Our yard, front garden and back garden are massive (I have to mow the thing - I should now :roll ) and the kids do play in it - esp in the summer with the water slide and trampoline etc - to damp now. But I would be alarmed if they played there all the time. In this area of the country a lot of back yards have bitten the dust to accomodate two houses on a section.

I think there has been a cultural shift in NZ regards children playing out - I have a kiwi friend and he assures me that he was alweays out as a child and a few of my mates at the rugby club say the same. But what of there kids? One has a 12 year old nephew he is close to and as he thought about it he agreed and said he rarly went out after school and was not sure why.
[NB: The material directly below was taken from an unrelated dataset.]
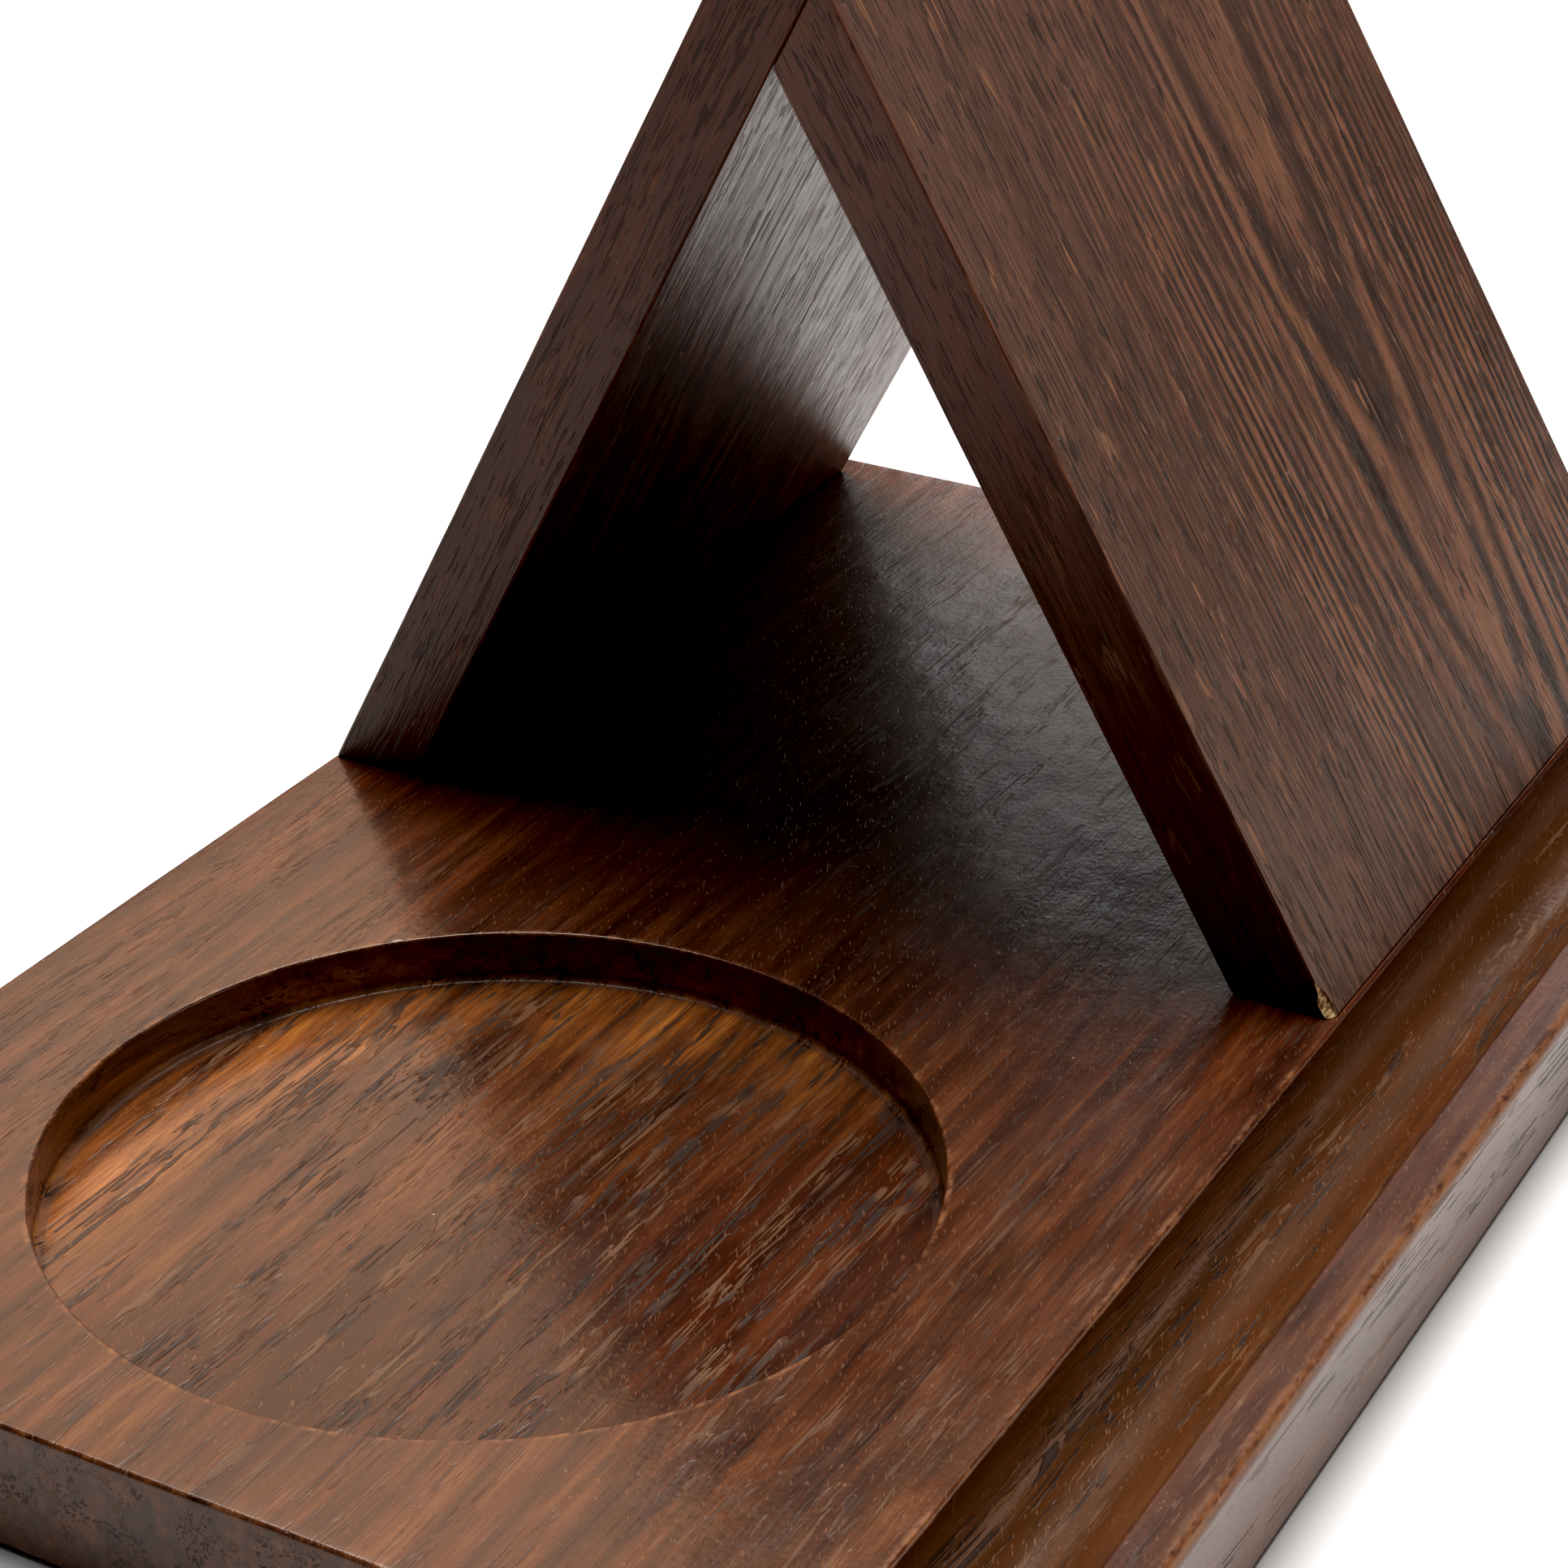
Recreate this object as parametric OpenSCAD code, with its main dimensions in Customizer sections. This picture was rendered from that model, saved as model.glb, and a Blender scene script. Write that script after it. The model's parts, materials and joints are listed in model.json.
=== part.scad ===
// Desk phone stand: a wooden base with a round cup recess and a phone groove, and an
// A-frame of two boards that the phone leans on. Millimetres, +Z up. The origin is at
// the middle of the base, on the surface that the stand rests on. +Y runs along the
// base to the A-frame's end, and +X runs across it to the groove.

/* [Base] */
// Width of the base, across the grain
base_w = 132; // [126:1:150]
// Length of the base, along the grain
base_l = 207.5; // [207:0.5:240]
// Thickness of the base
base_t = 12.5; // [12:0.1:18]
// Rounding of the long edge beside the groove
rim_edge_r = 1.2; // [0.6:0.1:1.6]
// Rounding of the other edges of the base
base_edge_r = 0.5; // [0.3:0.1:0.8]

/* [Cup recess] */
// Diameter of the cup recess
recess_d = 80; // [70:1:82]
// Depth of the cup recess
recess_depth = 5.2; // [3:0.1:6]
// From the left side of the base to the middle of the recess
recess_x = 57; // [52:0.5:62]
// From the near end of the base to the middle of the recess
recess_y = 51; // [46:0.5:60]

/* [Phone groove] */
// Width of the round-bottomed groove
groove_w = 13.4; // [10:0.1:14]
// Width of the rim between the groove and the side of the base
rim_w = 5; // [4:0.1:8]

/* [A-frame] */
// From the near end of the base to the near edges of the boards
frame_y = 108.6; // [106:0.2:112]
// Width of both boards, along the base
frame_l = 95; // [80:0.5:95]
// Thickness of both boards
board_t = 8.9; // [8:0.1:11]
// Angle of the rear board above the base
rear_lean = 62.5; // [60:0.1:66]
// Angle of the front board above the base
front_lean = 59; // [56:0.1:62]
// Rounding of the boards' edges
board_edge_r = 0.4; // [0.2:0.1:0.8]

/* [Dowels] */
// Diameter of the dowels in the boards' feet
foot_dowel_d = 4; // [3:0.1:4.4]
// Diameter of the dowels in the apex joint
apex_dowel_d = 3; // [2:0.1:3.4]
// From each edge of a board to its dowels
dowel_inset = 18; // [10:1:30]

/* [Pads] */
// Diameter of the anti-slip pads
pad_d = 12; // [8:0.5:16]
// Thickness of the pads
pad_t = 1.6; // [1.4:0.1:2.2]
// How far the pads stand out of the base
pad_proud = 0.3; // [0.2:0.1:0.5]
// From the sides and ends of the base to the middles of the pads
pad_inset = 14; // [12:0.5:18]

/* [Hidden] */
$fn = 96;

walnut = "#5a3423";
dark_walnut = "#46281c";
beech = "#c9a06b";
pad_black = "#262423";

// What cuts run past a face by, so that no skin is left
past = 1;
// Rounding of the base's upright corners
base_corner_r = 2 * base_edge_r;
// Rounding of the groove's and the recess's upper edges, and of the recess's floor
lip_r = 0.4;
floor_r = 0.5;
// Flat land between the front board's foot and the groove's lip
lip_land = 0.05;
// How far the rear board's foot stands in from the side of the base
rear_inset = 0.3;
// Rounding of the apex
apex_r = 0.6;
// Depths of the foot dowels in the boards and in the base, and of the apex dowels
foot_dowel_up = 5.5;
foot_dowel_down = 6.5;
apex_dowel_deep = 5;
// Where the apex dowels cross the joint, from its inner to its outer end
apex_dowel_at = 0.36;
dowel_chamfer = 0.4;
// Glue room round a dowel and past its ends
glue_room = 0.05;
end_room = 0.4;

x_left = -base_w / 2;
x_right = base_w / 2;
y_near = -base_l / 2;
z_under = pad_proud;
z_top = z_under + base_t;
groove_r = groove_w / 2;
groove_x = x_right - rim_w - groove_r;
frame_near = y_near + frame_y;

function cot(angle) = 1 / tan(angle);

// The A-frame's section, as [x, height above the base]
cot_sum = cot(rear_lean) + cot(front_lean);
rear_foot_w = board_t / sin(rear_lean);
front_foot_w = board_t / sin(front_lean);
rear_foot_x = x_left + rear_inset;
front_foot_x = groove_x - groove_r - lip_r - lip_land;
function on_rear_outer(h) = [rear_foot_x + h * cot(rear_lean), h];
function on_front_outer(h) = [front_foot_x - h * cot(front_lean), h];
apex = on_rear_outer((front_foot_x - rear_foot_x) / cot_sum);
joint_outer = on_front_outer((front_foot_x - rear_foot_x - rear_foot_w) / cot_sum);
joint_inner_h = (front_foot_x - front_foot_w - rear_foot_x - rear_foot_w) / cot_sum;
joint_inner = on_front_outer(joint_inner_h) - [front_foot_w, 0];

// Distance from the apex at which a rounding of apex_r meets the two outer faces
apex_angle = 180 - rear_lean - front_lean;
apex_trim = apex_r / tan(apex_angle / 2);
apex_rear = apex - apex_trim * [cos(rear_lean), sin(rear_lean)];
apex_front = apex + apex_trim * [cos(front_lean), -sin(front_lean)];
apex_centre = apex_rear + apex_r * [sin(rear_lean), -cos(rear_lean)];

dowel_near = frame_near + dowel_inset;
dowel_far = frame_near + frame_l - dowel_inset;
rear_dowel_x = rear_foot_x + rear_foot_w / 2 + foot_dowel_up / 2 * cot(rear_lean);
front_dowel_x = front_foot_x - front_foot_w / 2 - foot_dowel_up / 2 * cot(front_lean);
apex_dowel = joint_inner + apex_dowel_at * (joint_outer - joint_inner);
pad_x = base_w / 2 - pad_inset;
pad_y = base_l / 2 - pad_inset;

// What a rounding of radius r takes off a square corner; the corner is at the origin and
// the material lies towards sx and sy
module corner_cut(r, sx, sy) {
    difference() {
        translate([sx > 0 ? -past : -r, sy > 0 ? -past : -r])
            square(r + past);
        translate([sx * r, sy * r])
            circle(r);
    }
}

// A rectangle from corner a to corner b with each side's corners rounded
module eased_rect(a, b, r_low, r_high) {
    difference() {
        translate(a)
            square(b - a);
        translate(a)
            corner_cut(r_low, 1, 1);
        translate([a[0], b[1]])
            corner_cut(r_low, 1, -1);
        translate([b[0], a[1]])
            corner_cut(r_high, -1, 1);
        translate(b)
            corner_cut(r_high, -1, -1);
    }
}

// Stands an X-Z section up and runs it along Y from y0
module along_y(y0, length) {
    translate([0, y0 + length, 0])
        rotate([90, 0, 0])
            linear_extrude(length)
                children();
}

// Cross-section of the base: the plank less the phone groove with its eased lips
module base_section() {
    difference() {
        eased_rect([x_left, z_under], [x_right, z_top], base_edge_r, rim_edge_r);
        translate([groove_x, z_top])
            circle(groove_r);
        translate([groove_x - groove_r, z_top])
            corner_cut(lip_r, -1, -1);
        translate([groove_x + groove_r, z_top])
            corner_cut(lip_r, 1, -1);
    }
}

// What rounds the edges of the plank's ends, and its four upright corners
module base_end_cuts() {
    for (side = [-1, 1]) {
        translate([x_left - past, 0, 0])
            rotate([90, 0, 90])
                linear_extrude(base_w + 2 * past) {
                    translate([-side * y_near, z_under])
                        corner_cut(base_edge_r, -side, 1);
                    translate([-side * y_near, z_top])
                        corner_cut(base_edge_r, -side, -1);
                }
        translate([0, 0, z_under - past])
            linear_extrude(base_t + 2 * past)
                for (end = [-1, 1])
                    translate([side * x_right, -end * y_near])
                        corner_cut(base_corner_r, -side, -end);
    }
}

// The space that the cup recess takes: a flat floor with a small fillet, and an eased lip
module recess_cut() {
    recess_r = recess_d / 2;
    translate([x_left + recess_x, y_near + recess_y, z_top])
        rotate_extrude($fn = 180) {
            difference() {
                translate([0, -recess_depth])
                    square([recess_r, recess_depth + past]);
                translate([recess_r, -recess_depth])
                    corner_cut(floor_r, -1, 1);
            }
            translate([recess_r, 0])
                corner_cut(lip_r, 1, -1);
        }
}

// A dowel along Z with its middle joint at z = 0: it reaches up, and down
module dowel(d, up, down) {
    r = d / 2;
    rotate_extrude($fn = 48)
        polygon([
            [0, -down],
            [r - dowel_chamfer, -down],
            [r, -down + dowel_chamfer],
            [r, up - dowel_chamfer],
            [r - dowel_chamfer, up],
            [0, up]
        ]);
}

// The hole for that dowel, with glue room
module dowel_hole(d, up, down) {
    translate([0, 0, -down - end_room])
        cylinder(r = d / 2 + glue_room, h = up + down + 2 * end_room, $fn = 48);
}

// Puts its children at the foot of a board, at x and y on the base
module at_foot(x, y) {
    translate([x, y, z_top])
        children();
}

// Puts its children on the apex joint with +Z pointing into the front board
module at_apex(y) {
    translate([apex_dowel[0], y, z_top + apex_dowel[1]])
        rotate([0, 180 - rear_lean, 0])
            children();
}

module foot_dowel_hole() {
    dowel_hole(foot_dowel_d, foot_dowel_up, foot_dowel_down);
}

module apex_dowel_hole() {
    dowel_hole(apex_dowel_d, apex_dowel_deep, apex_dowel_deep);
}

// A board's stock: board_t thick and frame_l wide with eased edges, leaning at an angle
// from its foot; inner_x is where its lower face meets the base
module stock(x, tilt) {
    reach = 2 * base_w;
    translate([x, frame_near, z_top])
        rotate([0, tilt, 0])
            translate([0, 0, -board_t])
                linear_extrude(reach)
                    eased_rect([0, 0], [board_t, frame_l], board_edge_r, board_edge_r);
}

module base() {
    color(walnut)
        difference() {
            along_y(y_near, base_l)
                base_section();
            base_end_cuts();
            recess_cut();
            for (y = [dowel_near, dowel_far]) {
                at_foot(rear_dowel_x, y)
                    foot_dowel_hole();
                at_foot(front_dowel_x, y)
                    foot_dowel_hole();
            }
            for (x = [-pad_x, pad_x], y = [-pad_y, pad_y])
                translate([x, y, z_under - past])
                    cylinder(d = pad_d + 2 * glue_room, h = pad_t - pad_proud + past);
        }
}

module rear_board() {
    color(dark_walnut)
        difference() {
            intersection() {
                along_y(frame_near, frame_l)
                    translate([0, z_top]) {
                        polygon([
                            [rear_foot_x, 0],
                            [rear_foot_x + rear_foot_w, 0],
                            joint_outer,
                            apex_front,
                            apex_rear
                        ]);
                        translate(apex_centre)
                            circle(apex_r);
                    }
                stock(rear_foot_x, 90 - rear_lean);
            }
            for (y = [dowel_near, dowel_far]) {
                at_foot(rear_dowel_x, y)
                    foot_dowel_hole();
                at_apex(y)
                    apex_dowel_hole();
            }
        }
}

module front_board() {
    color(dark_walnut)
        difference() {
            intersection() {
                along_y(frame_near, frame_l)
                    translate([0, z_top])
                        polygon([
                            [front_foot_x - front_foot_w, 0],
                            [front_foot_x, 0],
                            joint_outer,
                            joint_inner
                        ]);
                stock(front_foot_x - front_foot_w, front_lean - 90);
            }
            for (y = [dowel_near, dowel_far]) {
                at_foot(front_dowel_x, y)
                    foot_dowel_hole();
                at_apex(y)
                    apex_dowel_hole();
            }
        }
}

module foot_dowel(x, y) {
    color(beech)
        at_foot(x, y)
            dowel(foot_dowel_d, foot_dowel_up, foot_dowel_down);
}

module apex_dowel(y) {
    color(beech)
        at_apex(y)
            dowel(apex_dowel_d, apex_dowel_deep, apex_dowel_deep);
}

// A round pad whose lower edge is softened
module pad(x, y) {
    r = pad_d / 2;
    ease = pad_proud / 2;
    color(pad_black)
        translate([x, y, 0])
            rotate_extrude()
                polygon([[0, 0], [r - ease, 0], [r, ease], [r, pad_t], [0, pad_t]]);
}

base();
rear_board();
front_board();
foot_dowel(rear_dowel_x, dowel_near);  // rear_dowel_near
foot_dowel(rear_dowel_x, dowel_far);  // rear_dowel_far
foot_dowel(front_dowel_x, dowel_near);  // front_dowel_near
foot_dowel(front_dowel_x, dowel_far);  // front_dowel_far
apex_dowel(dowel_near);  // apex_dowel_near
apex_dowel(dowel_far);  // apex_dowel_far
pad(-pad_x, -pad_y);  // pad_near_left
pad(pad_x, -pad_y);  // pad_near_right
pad(-pad_x, pad_y);  // pad_far_left
pad(pad_x, pad_y);  // pad_far_right
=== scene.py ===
"""Looks for the wooden phone stand: finer meshes, walnut, beech and rubber, and a studio.

Metres in the row frame; the materials work in millimetres of object space.
"""

import json
from math import atan2, cos, degrees, pi, radians, sin, tan

import bmesh
import bpy
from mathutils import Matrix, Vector, noise

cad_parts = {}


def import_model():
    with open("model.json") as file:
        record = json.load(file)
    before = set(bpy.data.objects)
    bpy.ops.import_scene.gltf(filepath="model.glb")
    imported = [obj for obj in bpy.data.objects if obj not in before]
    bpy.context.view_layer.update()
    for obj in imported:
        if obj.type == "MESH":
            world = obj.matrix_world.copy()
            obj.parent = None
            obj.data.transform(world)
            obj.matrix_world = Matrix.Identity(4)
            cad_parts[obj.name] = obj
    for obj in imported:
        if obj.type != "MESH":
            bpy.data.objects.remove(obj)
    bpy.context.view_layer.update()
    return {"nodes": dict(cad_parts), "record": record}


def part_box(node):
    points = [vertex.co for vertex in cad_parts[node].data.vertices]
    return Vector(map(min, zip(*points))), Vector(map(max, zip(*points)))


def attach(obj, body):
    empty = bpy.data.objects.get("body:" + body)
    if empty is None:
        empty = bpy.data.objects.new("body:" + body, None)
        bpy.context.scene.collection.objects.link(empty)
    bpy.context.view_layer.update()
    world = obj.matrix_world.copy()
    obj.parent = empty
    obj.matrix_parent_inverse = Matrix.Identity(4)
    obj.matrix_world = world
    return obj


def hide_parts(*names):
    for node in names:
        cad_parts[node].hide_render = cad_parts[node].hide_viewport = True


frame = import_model()

MM = 0.001
nodes = frame["nodes"]


# ---------------------------------------------------------------- node trees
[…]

I make it a point to throw my kids out of the house when they get in from school and go and find someone to play with.

Oh Steve I hope those pools are heated cos theres no way I would be in one this time of year otherwise...:laugh

Sam B
22nd June 2007, 04:01 PM
I agree with you about the importance of playing out, and especially time away from watchful parents, but it does happen here. I'm not sure why kids don't play out around you Dan (Sue?) maybe there is more traffic?

My happiest childhood memories are long summer days playing out on the local tip/wasteground (classy!) with my friends.